Но настроения спорить не было, поэтому я только промычала что-то согласное в надежде, что все так на словах и останется.
Зря.
Наутро вспомнила, что так и не поговорила с Лешкой об источнике и выскочила к нему уже когда уазик со вчерашними дебоширами выезжал на дорогу. Ладно, зайдем с другой стороны.
Судя по открытой двери в фельдшерский пункт, Глаша была на месте, а кто лучше понимает пользу водолечения, если не врач?
Но женщина меня удивила, отмахиваясь, как от прокаженной.
- Окстись, деточка! – выдохнув длинную струю табачного дыма, тут же унесенную ветром, она зябко запахнула накинутую поверх медицинского халата куртку. Да, не май месяц. – Да ни одна бабка туда и носа не покажет! Говорят, там во время войны, когда немцы стояли, целый полк сгинул. Ушли купаться – и нет больше иродов, только форменные фуражки по воде плавают.
- Глупости какие, - проворчала я, держась с наветренной стороны.
День был ясный, но холодный, ветер гонял по дороге сухие листья, а по небу – ошметки сизых, тяжелых туч. Где-то уже снег прошел.
- Это же не болото, засосать не может.
- Может, и глупости, - пожала плечами фельдшер. – А только мать моя, пока жива была, на тот берег и заходить боялась. При мне-то воды уже не было, а то, что она нынче появилась, скажу тебе, не к добру. Как бы войны не случилось…

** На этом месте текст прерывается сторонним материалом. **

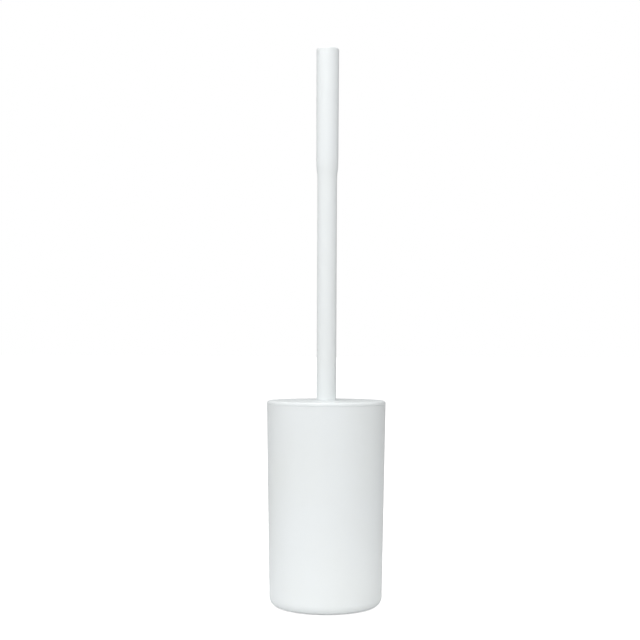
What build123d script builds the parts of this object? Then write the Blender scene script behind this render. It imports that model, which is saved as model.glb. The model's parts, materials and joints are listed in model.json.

Тьфу! Темный народ. Суеверный.
Пользуясь удобной, сухой и морозной погодой, а также затишьем во всей этой оборотничьей истории, я решила обновить запасы корня аира и осота, а заодно уж насобирать в приречных лесах облепихи. Участковый обещался приехать к вечеру, а значит, временем стоило распорядиться по умному. Не за горами очередной сезон простуд, а я к нему категорически не готова.